Of the lines listed below, return exactly those that run from the line containing "before = set(bpy.data.objects)" through the line containing "bpy.data.objects.remove(obj)", both included.

**Materials provided**.
»»

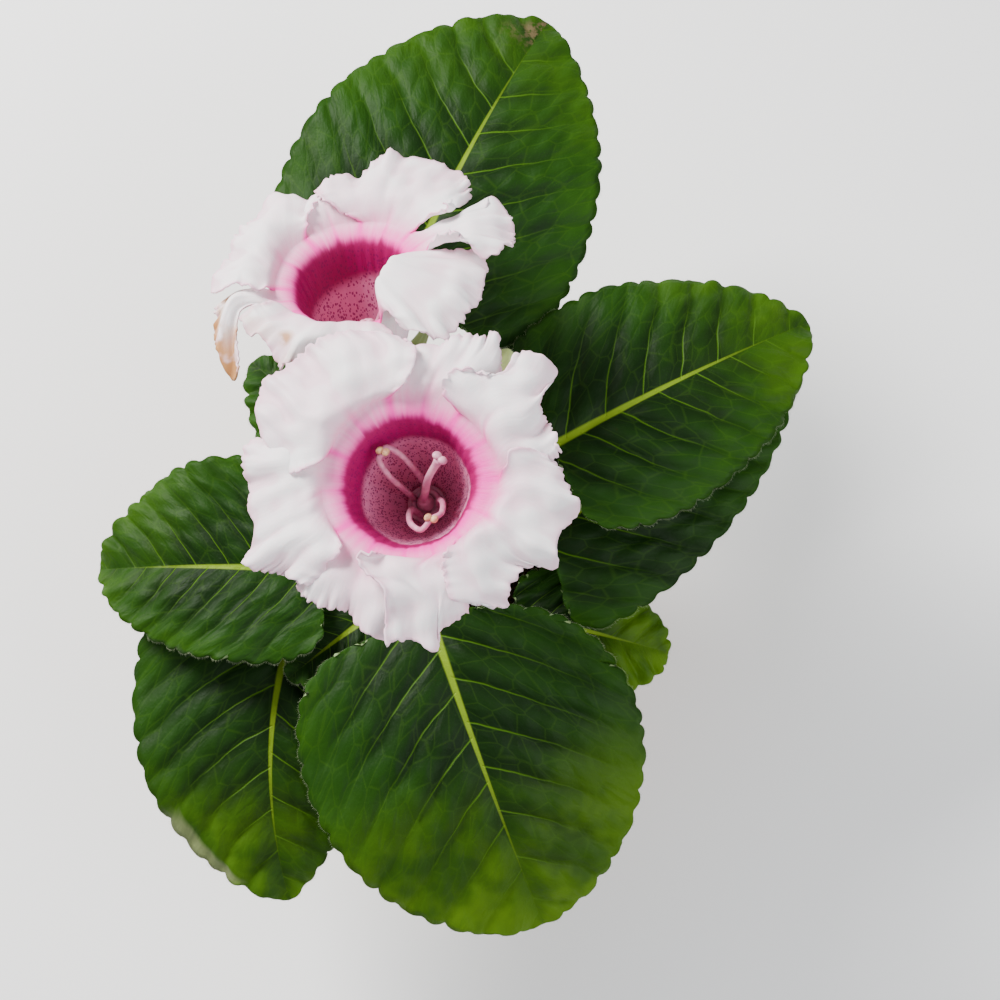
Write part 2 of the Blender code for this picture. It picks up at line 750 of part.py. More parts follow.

««
»»

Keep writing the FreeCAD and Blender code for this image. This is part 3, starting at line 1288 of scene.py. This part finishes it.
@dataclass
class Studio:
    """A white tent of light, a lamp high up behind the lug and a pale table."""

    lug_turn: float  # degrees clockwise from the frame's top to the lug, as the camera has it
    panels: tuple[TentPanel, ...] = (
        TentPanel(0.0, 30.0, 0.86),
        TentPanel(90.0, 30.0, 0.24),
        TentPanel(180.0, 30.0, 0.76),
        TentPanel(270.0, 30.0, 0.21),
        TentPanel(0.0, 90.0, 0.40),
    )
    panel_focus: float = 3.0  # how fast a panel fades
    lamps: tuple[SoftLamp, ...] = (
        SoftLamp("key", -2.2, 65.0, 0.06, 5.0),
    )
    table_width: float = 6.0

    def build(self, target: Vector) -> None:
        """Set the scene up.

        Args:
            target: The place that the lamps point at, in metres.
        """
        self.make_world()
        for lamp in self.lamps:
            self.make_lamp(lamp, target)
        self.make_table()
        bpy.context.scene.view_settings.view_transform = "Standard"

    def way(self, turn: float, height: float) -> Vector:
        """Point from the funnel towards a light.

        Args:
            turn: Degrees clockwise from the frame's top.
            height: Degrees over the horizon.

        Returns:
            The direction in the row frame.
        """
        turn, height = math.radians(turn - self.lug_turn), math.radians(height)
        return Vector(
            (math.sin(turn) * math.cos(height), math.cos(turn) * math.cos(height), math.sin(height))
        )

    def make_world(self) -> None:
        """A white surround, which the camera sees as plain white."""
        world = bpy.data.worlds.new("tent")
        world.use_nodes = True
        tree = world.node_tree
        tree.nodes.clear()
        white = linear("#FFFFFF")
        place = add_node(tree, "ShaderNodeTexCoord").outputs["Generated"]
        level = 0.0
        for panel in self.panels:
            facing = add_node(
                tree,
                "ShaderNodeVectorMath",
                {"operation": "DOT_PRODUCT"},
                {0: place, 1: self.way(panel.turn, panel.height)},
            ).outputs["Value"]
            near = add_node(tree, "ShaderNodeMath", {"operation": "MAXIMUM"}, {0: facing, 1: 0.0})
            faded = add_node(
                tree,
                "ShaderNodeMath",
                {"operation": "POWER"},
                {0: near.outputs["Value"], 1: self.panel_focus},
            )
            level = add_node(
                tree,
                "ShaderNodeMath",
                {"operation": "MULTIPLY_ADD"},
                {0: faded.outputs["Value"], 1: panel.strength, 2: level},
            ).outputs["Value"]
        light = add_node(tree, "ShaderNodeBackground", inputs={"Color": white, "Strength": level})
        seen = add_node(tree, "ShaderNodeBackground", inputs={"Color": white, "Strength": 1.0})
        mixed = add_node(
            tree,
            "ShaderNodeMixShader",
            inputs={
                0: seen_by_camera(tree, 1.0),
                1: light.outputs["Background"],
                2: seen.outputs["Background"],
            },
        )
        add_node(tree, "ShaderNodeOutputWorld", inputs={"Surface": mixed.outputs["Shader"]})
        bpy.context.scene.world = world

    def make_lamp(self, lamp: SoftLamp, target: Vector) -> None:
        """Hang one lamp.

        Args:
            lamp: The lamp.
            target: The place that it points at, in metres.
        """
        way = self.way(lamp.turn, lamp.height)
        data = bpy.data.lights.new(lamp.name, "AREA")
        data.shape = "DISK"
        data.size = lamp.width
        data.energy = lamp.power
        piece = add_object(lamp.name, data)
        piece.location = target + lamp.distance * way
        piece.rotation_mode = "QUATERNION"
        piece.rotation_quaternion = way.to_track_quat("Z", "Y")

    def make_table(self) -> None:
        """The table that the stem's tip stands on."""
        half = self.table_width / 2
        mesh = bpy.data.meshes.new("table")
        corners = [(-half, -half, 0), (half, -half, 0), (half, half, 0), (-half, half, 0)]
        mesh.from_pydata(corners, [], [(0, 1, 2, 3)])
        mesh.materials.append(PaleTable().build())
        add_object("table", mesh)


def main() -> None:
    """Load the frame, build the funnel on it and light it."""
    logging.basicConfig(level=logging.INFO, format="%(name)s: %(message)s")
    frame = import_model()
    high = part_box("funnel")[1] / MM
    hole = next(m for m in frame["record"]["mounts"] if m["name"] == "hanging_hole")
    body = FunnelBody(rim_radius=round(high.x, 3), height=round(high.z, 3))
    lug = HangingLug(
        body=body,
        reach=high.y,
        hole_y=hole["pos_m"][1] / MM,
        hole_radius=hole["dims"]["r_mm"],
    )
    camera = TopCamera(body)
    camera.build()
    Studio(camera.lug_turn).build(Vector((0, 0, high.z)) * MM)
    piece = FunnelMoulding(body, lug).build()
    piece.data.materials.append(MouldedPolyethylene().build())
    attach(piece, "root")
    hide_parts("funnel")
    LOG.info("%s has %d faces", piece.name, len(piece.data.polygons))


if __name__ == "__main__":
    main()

««
»»

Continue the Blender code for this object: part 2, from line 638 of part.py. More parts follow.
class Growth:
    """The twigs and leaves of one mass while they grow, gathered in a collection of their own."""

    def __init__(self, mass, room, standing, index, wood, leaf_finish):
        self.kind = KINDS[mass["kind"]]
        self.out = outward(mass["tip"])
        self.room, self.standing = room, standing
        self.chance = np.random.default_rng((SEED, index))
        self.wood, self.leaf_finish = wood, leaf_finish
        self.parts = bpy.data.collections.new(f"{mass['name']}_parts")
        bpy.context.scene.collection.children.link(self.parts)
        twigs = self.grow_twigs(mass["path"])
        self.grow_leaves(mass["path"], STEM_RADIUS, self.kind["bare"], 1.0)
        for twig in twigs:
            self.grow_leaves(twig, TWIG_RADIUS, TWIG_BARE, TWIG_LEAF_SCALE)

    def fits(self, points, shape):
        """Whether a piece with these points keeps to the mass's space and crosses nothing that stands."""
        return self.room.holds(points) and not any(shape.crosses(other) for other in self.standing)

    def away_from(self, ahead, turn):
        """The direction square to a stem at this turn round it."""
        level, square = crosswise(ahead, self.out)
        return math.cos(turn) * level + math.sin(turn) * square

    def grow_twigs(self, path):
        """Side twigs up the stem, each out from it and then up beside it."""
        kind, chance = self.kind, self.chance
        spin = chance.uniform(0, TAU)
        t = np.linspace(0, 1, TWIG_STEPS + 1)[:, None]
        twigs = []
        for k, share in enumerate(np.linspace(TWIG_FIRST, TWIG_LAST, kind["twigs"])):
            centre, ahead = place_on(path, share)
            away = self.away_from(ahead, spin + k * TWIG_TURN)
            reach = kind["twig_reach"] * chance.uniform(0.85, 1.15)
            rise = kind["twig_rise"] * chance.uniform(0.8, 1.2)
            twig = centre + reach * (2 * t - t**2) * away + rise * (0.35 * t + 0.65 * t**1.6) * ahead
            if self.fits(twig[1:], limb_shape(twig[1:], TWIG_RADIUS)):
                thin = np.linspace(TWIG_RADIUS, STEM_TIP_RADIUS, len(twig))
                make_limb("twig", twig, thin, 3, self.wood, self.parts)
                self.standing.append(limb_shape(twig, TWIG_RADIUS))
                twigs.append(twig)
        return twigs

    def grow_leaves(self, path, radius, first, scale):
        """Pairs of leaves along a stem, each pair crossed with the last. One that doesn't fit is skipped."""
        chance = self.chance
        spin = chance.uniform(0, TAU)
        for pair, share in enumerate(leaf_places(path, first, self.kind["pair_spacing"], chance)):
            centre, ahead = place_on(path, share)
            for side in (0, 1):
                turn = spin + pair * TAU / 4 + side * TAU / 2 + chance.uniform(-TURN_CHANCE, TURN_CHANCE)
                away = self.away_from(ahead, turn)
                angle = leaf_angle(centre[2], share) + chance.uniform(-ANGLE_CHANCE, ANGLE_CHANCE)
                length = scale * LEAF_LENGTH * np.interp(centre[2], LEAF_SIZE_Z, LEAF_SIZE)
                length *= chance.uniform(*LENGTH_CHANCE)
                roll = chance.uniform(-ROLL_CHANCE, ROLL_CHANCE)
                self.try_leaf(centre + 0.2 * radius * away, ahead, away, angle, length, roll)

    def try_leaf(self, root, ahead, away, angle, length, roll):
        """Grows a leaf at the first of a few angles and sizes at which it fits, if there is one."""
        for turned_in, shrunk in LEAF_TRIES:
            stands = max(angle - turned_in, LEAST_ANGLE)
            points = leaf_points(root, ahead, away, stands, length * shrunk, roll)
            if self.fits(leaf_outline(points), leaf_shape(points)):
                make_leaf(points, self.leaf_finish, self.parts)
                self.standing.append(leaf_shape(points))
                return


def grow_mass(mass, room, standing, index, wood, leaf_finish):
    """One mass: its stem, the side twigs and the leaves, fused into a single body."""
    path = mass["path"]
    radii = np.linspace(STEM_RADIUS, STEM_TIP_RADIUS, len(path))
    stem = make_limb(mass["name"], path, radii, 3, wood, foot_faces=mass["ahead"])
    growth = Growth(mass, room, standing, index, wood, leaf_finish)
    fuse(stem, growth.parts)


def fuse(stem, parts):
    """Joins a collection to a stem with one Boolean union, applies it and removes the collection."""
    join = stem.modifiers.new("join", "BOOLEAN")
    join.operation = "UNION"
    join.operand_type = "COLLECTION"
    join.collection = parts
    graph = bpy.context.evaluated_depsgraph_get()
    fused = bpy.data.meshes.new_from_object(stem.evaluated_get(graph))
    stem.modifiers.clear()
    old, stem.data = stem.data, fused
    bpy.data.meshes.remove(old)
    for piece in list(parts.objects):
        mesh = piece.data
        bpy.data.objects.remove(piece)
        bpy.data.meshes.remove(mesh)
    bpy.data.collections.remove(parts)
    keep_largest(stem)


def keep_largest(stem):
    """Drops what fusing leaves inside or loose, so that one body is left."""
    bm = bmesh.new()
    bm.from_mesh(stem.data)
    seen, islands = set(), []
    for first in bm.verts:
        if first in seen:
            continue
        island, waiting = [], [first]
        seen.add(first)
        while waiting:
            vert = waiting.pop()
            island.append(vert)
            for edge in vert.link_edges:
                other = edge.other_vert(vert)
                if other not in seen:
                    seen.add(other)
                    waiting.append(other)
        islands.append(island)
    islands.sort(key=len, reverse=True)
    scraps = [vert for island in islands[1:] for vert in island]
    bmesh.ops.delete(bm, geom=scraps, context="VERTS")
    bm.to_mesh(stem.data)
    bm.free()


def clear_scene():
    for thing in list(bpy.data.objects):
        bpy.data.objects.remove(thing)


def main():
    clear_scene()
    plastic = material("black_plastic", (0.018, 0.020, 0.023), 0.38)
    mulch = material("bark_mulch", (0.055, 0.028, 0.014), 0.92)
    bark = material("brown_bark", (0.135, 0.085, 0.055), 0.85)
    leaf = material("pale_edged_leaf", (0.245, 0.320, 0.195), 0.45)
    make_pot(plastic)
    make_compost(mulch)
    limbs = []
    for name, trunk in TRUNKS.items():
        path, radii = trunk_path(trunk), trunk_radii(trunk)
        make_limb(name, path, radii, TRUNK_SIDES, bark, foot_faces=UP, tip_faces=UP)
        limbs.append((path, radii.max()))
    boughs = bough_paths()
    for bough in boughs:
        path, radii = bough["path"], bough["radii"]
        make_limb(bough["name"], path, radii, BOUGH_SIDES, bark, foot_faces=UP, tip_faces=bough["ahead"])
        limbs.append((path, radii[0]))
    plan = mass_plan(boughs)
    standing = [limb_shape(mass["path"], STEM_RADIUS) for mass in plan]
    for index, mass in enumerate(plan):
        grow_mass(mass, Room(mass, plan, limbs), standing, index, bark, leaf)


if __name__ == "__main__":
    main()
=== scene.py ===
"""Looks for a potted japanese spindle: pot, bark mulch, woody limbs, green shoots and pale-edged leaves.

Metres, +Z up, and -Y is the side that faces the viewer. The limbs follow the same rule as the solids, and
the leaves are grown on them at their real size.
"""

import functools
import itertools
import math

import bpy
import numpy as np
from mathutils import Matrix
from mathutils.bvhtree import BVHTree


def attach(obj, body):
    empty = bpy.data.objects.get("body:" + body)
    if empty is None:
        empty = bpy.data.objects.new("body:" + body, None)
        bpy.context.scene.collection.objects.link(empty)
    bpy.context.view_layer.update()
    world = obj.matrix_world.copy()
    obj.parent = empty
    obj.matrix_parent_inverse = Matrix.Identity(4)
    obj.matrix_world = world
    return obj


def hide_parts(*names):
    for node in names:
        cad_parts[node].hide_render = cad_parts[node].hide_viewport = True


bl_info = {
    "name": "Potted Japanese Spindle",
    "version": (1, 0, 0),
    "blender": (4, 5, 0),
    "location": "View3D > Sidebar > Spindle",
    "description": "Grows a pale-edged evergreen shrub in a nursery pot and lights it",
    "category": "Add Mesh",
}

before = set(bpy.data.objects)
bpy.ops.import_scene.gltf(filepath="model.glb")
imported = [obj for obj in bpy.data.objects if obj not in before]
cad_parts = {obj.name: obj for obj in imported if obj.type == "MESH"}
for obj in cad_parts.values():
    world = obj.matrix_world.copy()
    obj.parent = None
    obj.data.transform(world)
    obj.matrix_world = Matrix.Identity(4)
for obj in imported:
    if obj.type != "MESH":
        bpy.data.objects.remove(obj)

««

**Response**.
before = set(bpy.data.objects)
bpy.ops.import_scene.gltf(filepath="model.glb")
imported = [obj for obj in bpy.data.objects if obj not in before]
cad_parts = {obj.name: obj for obj in imported if obj.type == "MESH"}
for obj in cad_parts.values():
    world = obj.matrix_world.copy()
    obj.parent = None
    obj.data.transform(world)
    obj.matrix_world = Matrix.Identity(4)
for obj in imported:
    if obj.type != "MESH":
        bpy.data.objects.remove(obj)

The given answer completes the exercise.